En la Universidad Jaguellónica se educaron y enseñaron personas que hicieron famoso en todo el mundo el nombre de Polonia y de esta ciudad, participando con pericia en los debates más importantes de su época. Basta recordar al gran rector del Ateneo de Cracovia, Paweł Włodkowic, quien, ya al inicio del siglo XV, ponía las bases de la teoría moderna de los derechos del hombre; o Nicolás Copérnico, cuyos descubrimientos impulsaron una nueva visión del mundo creado.
¿No debería Cracovia, y con ella toda Polonia, dar gracias por esa obra que dio magníficos frutos, los frutos de la vida de santos estudiantes y profesores? Así pues, se presentan hoy ante nosotros estas grandes figuras de hombres y mujeres de Dios, de todas las generaciones, desde Juan de Kety y Estanislao Kazimierczyk hasta el beato José Sebastián Pelczar y el siervo de Dios Józef Bilczewski, para entrar en nuestro himno de alabanza a Dios porque, gracias a la obra generosa de la reina Eduvigis, esta ciudad se ha convertido en cuna de santos.
¡Alégrate, Cracovia! Me complace poder compartir hoy tu alegría, aquí, en Błonia Krakowskie, en compañía de tu arzobispo, el cardenal Franciszek Macharski, los obispos auxiliares y los eméritos, los cabildos de la catedral y de la colegiata de Santa Ana, los sacerdotes, las personas de vida consagrada y todo el pueblo de Dios.
¡Cuánto deseaba venir a ti, Cracovia, mi amada ciudad, y, en nombre de la Iglesia, asegurarte solemnemente que no errabas cuando venerabas como santa, desde hace siglos, a la reina Eduvigis. Doy gracias a la divina Providencia porque me ha sido posible, porque me concede el poder contemplar, juntamente con vosotros, esta figura que brilla con el resplandor de Cristo y aprender lo que quiere decir «lo más grande es el amor».
Doy las gracias a todos los obispos polacos, a todo el Episcopado, encabezado por el cardenal primado, al igual que a todos los obispos huéspedes nuestros. Doy las gracias a los cardenales y a los obispos que han venido de Roma y de los países vecinos, en particular de Hungría, República Checa, Eslovaquia y Lituania. Queridos hermanos, vuestra presencia en este día es para nosotros muy apreciada.

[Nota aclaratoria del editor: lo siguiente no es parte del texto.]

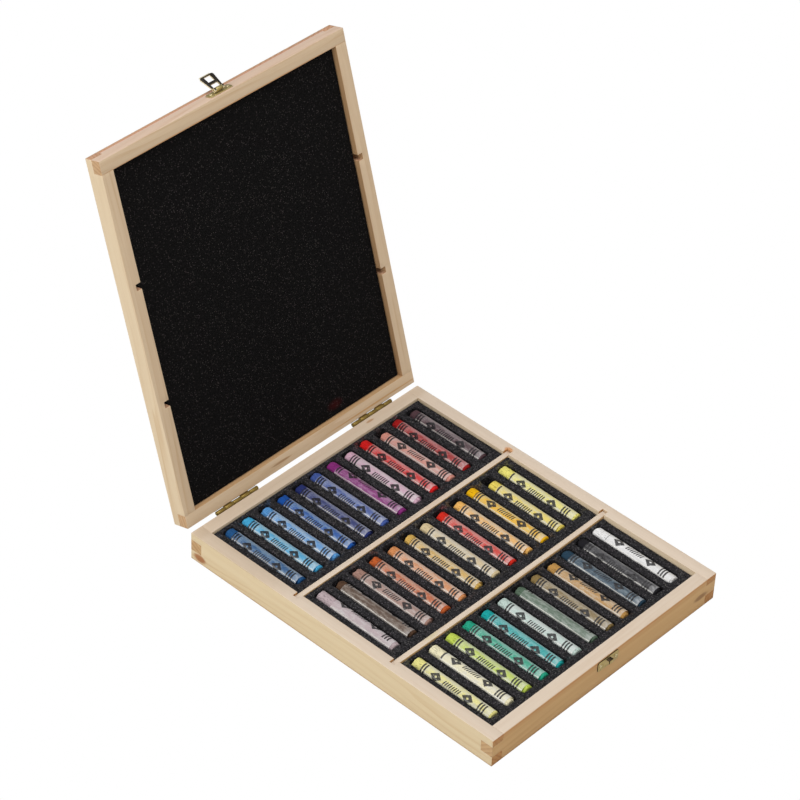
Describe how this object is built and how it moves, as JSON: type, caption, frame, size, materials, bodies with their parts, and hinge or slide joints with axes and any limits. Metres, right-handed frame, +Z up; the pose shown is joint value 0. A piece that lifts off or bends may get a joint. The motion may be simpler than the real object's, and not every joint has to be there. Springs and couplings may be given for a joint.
{
  "type": "hinged pastel box",
  "caption": "Hinged wooden box with finger-jointed base and lid, foam trays that hold soft pastel sticks in slots, brass butt hinges and a loop latch.",
  "frame": {"origin": "middle of the base's underside, on the surface that the box stands on", "axes": "+X to the right seen from the latch side, +Y from the latch side to the hinges, +Z up; stored with the lid open"},
  "size_m": [0.21, 0.358, 0.2739],
  "materials": {
    "pine_boards": "sanded, unvarnished",
    "ply_panels": "sanded, unvarnished",
    "tray_foam": "matte foam",
    "lid_foam": "matte foam",
    "brass_fittings": "satin",
    "pastel_back_01": "chalky, with a glossy paper sleeve",
    "pastel_back_02": "chalky, with a glossy paper sleeve",
    "pastel_back_03": "chalky, with a glossy paper sleeve",
    "pastel_back_04": "chalky, with a glossy paper sleeve",
    "pastel_back_05": "chalky, with a glossy paper sleeve",
    "pastel_back_06": "chalky, with a glossy paper sleeve",
    "pastel_back_07": "chalky, with a glossy paper sleeve",
    "pastel_back_08": "chalky, with a glossy paper sleeve",
    "pastel_back_09": "chalky, with a glossy paper sleeve",
    "pastel_back_10": "chalky, with a glossy paper sleeve",
    "pastel_back_11": "chalky, with a glossy paper sleeve",
    "pastel_back_12": "chalky, with a glossy paper sleeve",
    "pastel_middle_01": "chalky, with a glossy paper sleeve",
    "pastel_middle_02": "chalky, with a glossy paper sleeve",
    "pastel_middle_03": "chalky, with a glossy paper sleeve",
    "pastel_middle_04": "chalky, with a glossy paper sleeve",
    "pastel_middle_05": "chalky, with a glossy paper sleeve",
    "pastel_middle_06": "chalky, with a glossy paper sleeve",
    "pastel_middle_07": "chalky, with a glossy paper sleeve",
    "pastel_middle_08": "chalky, with a glossy paper sleeve",
    "pastel_middle_09": "chalky, with a glossy paper sleeve",
    "pastel_middle_10": "chalky, with a glossy paper sleeve",
    "pastel_middle_11": "chalky, with a glossy paper sleeve",
    "pastel_middle_12": "chalky, with a glossy paper sleeve",
    "pastel_front_01": "chalky, with a glossy paper sleeve",
    "pastel_front_02": "chalky, with a glossy paper sleeve",
    "pastel_front_03": "chalky, with a glossy paper sleeve",
    "pastel_front_04": "chalky, with a glossy paper sleeve",
    "pastel_front_05": "chalky, with a glossy paper sleeve",
    "pastel_front_06": "chalky, with a glossy paper sleeve",
    "pastel_front_07": "chalky, with a glossy paper sleeve",
    "pastel_front_08": "chalky, with a glossy paper sleeve",
    "pastel_front_09": "chalky, with a glossy paper sleeve",
    "pastel_front_10": "chalky, with a glossy paper sleeve",
    "pastel_front_11": "chalky, with a glossy paper sleeve",
    "pastel_front_12": "chalky, with a glossy paper sleeve"
  },
  "bodies": {
    "base": {"base_side_left": "pine_boards", "base_side_right": "pine_boards", "base_front_board": "pine_boards", "base_back_board": "pine_boards", "base_bottom_panel": "ply_panels", "base_dividers": "pine_boards", "foam_tray_back": "tray_foam", "foam_tray_middle": "tray_foam", "foam_tray_front": "tray_foam", "hinge_base_leaves": "brass_fittings", "hinge_pins": "brass_fittings", "base_nails": "brass_fittings", "catch_plate": "brass_fittings"},
    "lid": {"lid_side_left": "pine_boards", "lid_side_right": "pine_boards", "lid_front_board": "pine_boards", "lid_back_board": "pine_boards", "lid_panel": "ply_panels", "lid_foam": "lid_foam", "hinge_lid_leaves": "brass_fittings", "lid_nails": "brass_fittings", "latch_plate": "brass_fittings", "latch_pin": "brass_fittings"},
    "latch_loop": {"latch_loop": "brass_fittings"},
    "pastel_back_01": {"pastel_back_01": "pastel_back_01"},
    "pastel_back_02": {"pastel_back_02": "pastel_back_02"},
    "pastel_back_03": {"pastel_back_03": "pastel_back_03"},
    "pastel_back_04": {"pastel_back_04": "pastel_back_04"},
    "pastel_back_05": {"pastel_back_05": "pastel_back_05"},
    "pastel_back_06": {"pastel_back_06": "pastel_back_06"},
    "pastel_back_07": {"pastel_back_07": "pastel_back_07"},
    "pastel_back_08": {"pastel_back_08": "pastel_back_08"},
    "pastel_back_09": {"pastel_back_09": "pastel_back_09"},
    "pastel_back_10": {"pastel_back_10": "pastel_back_10"},
    "pastel_back_11": {"pastel_back_11": "pastel_back_11"},
    "pastel_back_12": {"pastel_back_12": "pastel_back_12"},
    "pastel_middle_01": {"pastel_middle_01": "pastel_middle_01"},
    "pastel_middle_02": {"pastel_middle_02": "pastel_middle_02"},
    "pastel_middle_03": {"pastel_middle_03": "pastel_middle_03"},
    "pastel_middle_04": {"pastel_middle_04": "pastel_middle_04"},
    "pastel_middle_05": {"pastel_middle_05": "pastel_middle_05"},
    "pastel_middle_06": {"pastel_middle_06": "pastel_middle_06"},
    "pastel_middle_07": {"pastel_middle_07": "pastel_middle_07"},
    "pastel_middle_08": {"pastel_middle_08": "pastel_middle_08"},
    "pastel_middle_09": {"pastel_middle_09": "pastel_middle_09"},
    "pastel_middle_10": {"pastel_middle_10": "pastel_middle_10"},
    "pastel_middle_11": {"pastel_middle_11": "pastel_middle_11"},
    "pastel_middle_12": {"pastel_middle_12": "pastel_middle_12"},
    "pastel_front_01": {"pastel_front_01": "pastel_front_01"},
    "pastel_front_02": {"pastel_front_02": "pastel_front_02"},
    "pastel_front_03": {"pastel_front_03": "pastel_front_03"},
    "pastel_front_04": {"pastel_front_04": "pastel_front_04"},
    "pastel_front_05": {"pastel_front_05": "pastel_front_05"},
    "pastel_front_06": {"pastel_front_06": "pastel_front_06"},
    "pastel_front_07": {"pastel_front_07": "pastel_front_07"},
    "pastel_front_08": {"pastel_front_08": "pastel_front_08"},
    "pastel_front_09": {"pastel_front_09": "pastel_front_09"},
    "pastel_front_10": {"pastel_front_10": "pastel_front_10"},
    "pastel_front_11": {"pastel_front_11": "pastel_front_11"},
    "pastel_front_12": {"pastel_front_12": "pastel_front_12"}
  },
  "joints": [
    {"name": "lid_hinge", "type": "hinge", "parent": "base", "child": "lid", "pos_m": [0, 0.1307, 0.0212], "axis": [-1, 0, 0], "range_deg": [-107, 0]},
    {"name": "latch_hinge", "type": "hinge", "parent": "lid", "child": "latch_loop", "pos_m": [0, 0.21246, 0.27017], "axis": [-1, 0, 0], "range_deg": [-147, 33]},
    {"name": "pastel_back_01_lift", "type": "slide", "parent": "base", "child": "pastel_back_01", "axis": [0, 0, 1], "range_m": [0, 0.05]},
    {"name": "pastel_back_02_lift", "type": "slide", "parent": "base", "child": "pastel_back_02", "axis": [0, 0, 1], "range_m": [0, 0.05]},
    {"name": "pastel_back_03_lift", "type": "slide", "parent": "base", "child": "pastel_back_03", "axis": [0, 0, 1], "range_m": [0, 0.05]},
    {"name": "pastel_back_04_lift", "type": "slide", "parent": "base", "child": "pastel_back_04", "axis": [0, 0, 1], "range_m": [0, 0.05]},
    {"name": "pastel_back_05_lift", "type": "slide", "parent": "base", "child": "pastel_back_05", "axis": [0, 0, 1], "range_m": [0, 0.05]},
    {"name": "pastel_back_06_lift", "type": "slide", "parent": "base", "child": "pastel_back_06", "axis": [0, 0, 1], "range_m": [0, 0.05]},
    {"name": "pastel_back_07_lift", "type": "slide", "parent": "base", "child": "pastel_back_07", "axis": [0, 0, 1], "range_m": [0, 0.05]},
    {"name": "pastel_back_08_lift", "type": "slide", "parent": "base", "child": "pastel_back_08", "axis": [0, 0, 1], "range_m": [0, 0.05]},
    {"name": "pastel_back_09_lift", "type": "slide", "parent": "base", "child": "pastel_back_09", "axis": [0, 0, 1], "range_m": [0, 0.05]},
    {"name": "pastel_back_10_lift", "type": "slide", "parent": "base", "child": "pastel_back_10", "axis": [0, 0, 1], "range_m": [0, 0.05]},
    {"name": "pastel_back_11_lift", "type": "slide", "parent": "base", "child": "pastel_back_11", "axis": [0, 0, 1], "range_m": [0, 0.05]},
    {"name": "pastel_back_12_lift", "type": "slide", "parent": "base", "child": "pastel_back_12", "axis": [0, 0, 1], "range_m": [0, 0.05]},
    {"name": "pastel_middle_01_lift", "type": "slide", "parent": "base", "child": "pastel_middle_01", "axis": [0, 0, 1], "range_m": [0, 0.05]},
    {"name": "pastel_middle_02_lift", "type": "slide", "parent": "base", "child": "pastel_middle_02", "axis": [0, 0, 1], "range_m": [0, 0.05]},
    {"name": "pastel_middle_03_lift", "type": "slide", "parent": "base", "child": "pastel_middle_03", "axis": [0, 0, 1], "range_m": [0, 0.05]},
    {"name": "pastel_middle_04_lift", "type": "slide", "parent": "base", "child": "pastel_middle_04", "axis": [0, 0, 1], "range_m": [0, 0.05]},
    {"name": "pastel_middle_05_lift", "type": "slide", "parent": "base", "child": "pastel_middle_05", "axis": [0, 0, 1], "range_m": [0, 0.05]},
    {"name": "pastel_middle_06_lift", "type": "slide", "parent": "base", "child": "pastel_middle_06", "axis": [0, 0, 1], "range_m": [0, 0.05]},
    {"name": "pastel_middle_07_lift", "type": "slide", "parent": "base", "child": "pastel_middle_07", "axis": [0, 0, 1], "range_m": [0, 0.05]},
    {"name": "pastel_middle_08_lift", "type": "slide", "parent": "base", "child": "pastel_middle_08", "axis": [0, 0, 1], "range_m": [0, 0.05]},
    {"name": "pastel_middle_09_lift", "type": "slide", "parent": "base", "child": "pastel_middle_09", "axis": [0, 0, 1], "range_m": [0, 0.05]},
    {"name": "pastel_middle_10_lift", "type": "slide", "parent": "base", "child": "pastel_middle_10", "axis": [0, 0, 1], "range_m": [0, 0.05]},
    {"name": "pastel_middle_11_lift", "type": "slide", "parent": "base", "child": "pastel_middle_11", "axis": [0, 0, 1], "range_m": [0, 0.05]},
    {"name": "pastel_middle_12_lift", "type": "slide", "parent": "base", "child": "pastel_middle_12", "axis": [0, 0, 1], "range_m": [0, 0.05]},
    {"name": "pastel_front_01_lift", "type": "slide", "parent": "base", "child": "pastel_front_01", "axis": [0, 0, 1], "range_m": [0, 0.05]},
    {"name": "pastel_front_02_lift", "type": "slide", "parent": "base", "child": "pastel_front_02", "axis": [0, 0, 1], "range_m": [0, 0.05]},
    {"name": "pastel_front_03_lift", "type": "slide", "parent": "base", "child": "pastel_front_03", "axis": [0, 0, 1], "range_m": [0, 0.05]},
    {"name": "pastel_front_04_lift", "type": "slide", "parent": "base", "child": "pastel_front_04", "axis": [0, 0, 1], "range_m": [0, 0.05]},
    {"name": "pastel_front_05_lift", "type": "slide", "parent": "base", "child": "pastel_front_05", "axis": [0, 0, 1], "range_m": [0, 0.05]},
    {"name": "pastel_front_06_lift", "type": "slide", "parent": "base", "child": "pastel_front_06", "axis": [0, 0, 1], "range_m": [0, 0.05]},
    {"name": "pastel_front_07_lift", "type": "slide", "parent": "base", "child": "pastel_front_07", "axis": [0, 0, 1], "range_m": [0, 0.05]},
    {"name": "pastel_front_08_lift", "type": "slide", "parent": "base", "child": "pastel_front_08", "axis": [0, 0, 1], "range_m": [0, 0.05]},
    {"name": "pastel_front_09_lift", "type": "slide", "parent": "base", "child": "pastel_front_09", "axis": [0, 0, 1], "range_m": [0, 0.05]},
    {"name": "pastel_front_10_lift", "type": "slide", "parent": "base", "child": "pastel_front_10", "axis": [0, 0, 1], "range_m": [0, 0.05]},
    {"name": "pastel_front_11_lift", "type": "slide", "parent": "base", "child": "pastel_front_11", "axis": [0, 0, 1], "range_m": [0, 0.05]},
    {"name": "pastel_front_12_lift", "type": "slide", "parent": "base", "child": "pastel_front_12", "axis": [0, 0, 1], "range_m": [0, 0.05]}
  ]
}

6. «No amemos de palabra ni de boca, sino con obras y según la verdad» (1 Jn 3, 18), así escribe el Apóstol. Hermanos y hermanas, aprendamos de la reina santa Eduvigis cómo se cumple el mandamiento del amor. Reflexionemos en la «verdad polaca». Reflexionemos si se respeta en nuestras casas, en los medios de comunicación social, en las oficinas públicas, en las parroquias. ¿No se nos pierde a veces bajo la presión de las circunstancias? ¿No es distorsionada o simplificada? ¿Está siempre al servicio del amor?
Reflexionemos en la «praxis polaca». Meditemos si se pone por obra con prudencia. ¿Es sistemática y perseverante? ¿Es valiente y magnánima? ¿Une o divide a los hombres? ¿No perjudica a alguien con odio o con desprecio? ¿O, tal vez, tiene demasiado poco de praxis de amor, de amor cristiano? (cf. St. Wyspiański, Wesele).

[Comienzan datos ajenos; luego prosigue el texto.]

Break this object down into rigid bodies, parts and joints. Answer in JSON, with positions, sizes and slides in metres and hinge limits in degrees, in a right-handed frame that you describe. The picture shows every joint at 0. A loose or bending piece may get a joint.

«No amemos de palabra ni de boca, sino con obras y según la verdad».
Hace diez años, en una encíclica sobre los problemas del mundo contemporáneo, escribí que toda nación «debe descubrir y aprovechar lo mejor posible el espacio de su propia libertad» (Sollicitudo rei socialis, 44). Entonces nos enfrentábamos al problema del «descubrimiento de la libertad». Ahora, la divina Providencia nos encomienda una tarea nueva: amar y servir. Amar con las obras y según la verdad.

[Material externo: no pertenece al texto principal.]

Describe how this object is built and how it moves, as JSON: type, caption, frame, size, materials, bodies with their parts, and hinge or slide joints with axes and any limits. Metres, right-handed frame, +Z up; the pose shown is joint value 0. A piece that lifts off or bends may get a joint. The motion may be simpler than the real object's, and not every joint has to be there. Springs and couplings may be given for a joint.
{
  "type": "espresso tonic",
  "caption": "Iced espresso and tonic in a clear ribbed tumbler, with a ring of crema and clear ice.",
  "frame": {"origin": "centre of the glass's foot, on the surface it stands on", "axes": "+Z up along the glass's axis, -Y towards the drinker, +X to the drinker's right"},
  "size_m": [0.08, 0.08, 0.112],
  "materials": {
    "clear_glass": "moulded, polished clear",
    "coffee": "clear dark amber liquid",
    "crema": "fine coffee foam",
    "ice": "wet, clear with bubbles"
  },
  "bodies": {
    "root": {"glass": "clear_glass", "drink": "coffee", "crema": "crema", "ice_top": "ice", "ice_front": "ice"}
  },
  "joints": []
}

La reina santa Eduvigis nos enseña a usar precisamente así el don de la libertad. Ella sabía que la plenitud de la libertad es el amor, gracias al cual el hombre está dispuesto a consagrarse a Dios y a sus hermanos, y dispuesto a pertenecerles. Por eso, consagró su vida y su reino a Cristo y a las naciones, que quería llevar hacia él. Dio a toda la nación ejemplo de amor a Cristo y al hombre, a un hombre sediento de fe y de ciencia, así como de pan de cada día y de vestido. Quiera Dios que también hoy se siga ese ejemplo, para que la alegría del don de la liberad sea plena.
Santa Eduvigis, reina nuestra, enséñanos hoy, en el umbral del tercer milenio, la sabiduría y el amor que constituyeron la senda de tu santidad. Llévanos a todos, reina Eduvigis, ante el Crucifijo de Wawel para que, como tú, conozcamos lo que significa amar con las obras y según la verdad, lo que significa ser realmente libres. Toma bajo tu protección a tu nación y a la Iglesia que la sirve, e intercede por nosotros ante Dios, para que nuestra alegría sea incesante. ¡Alégrate, madre Polonia! Gaude, mater Polonia!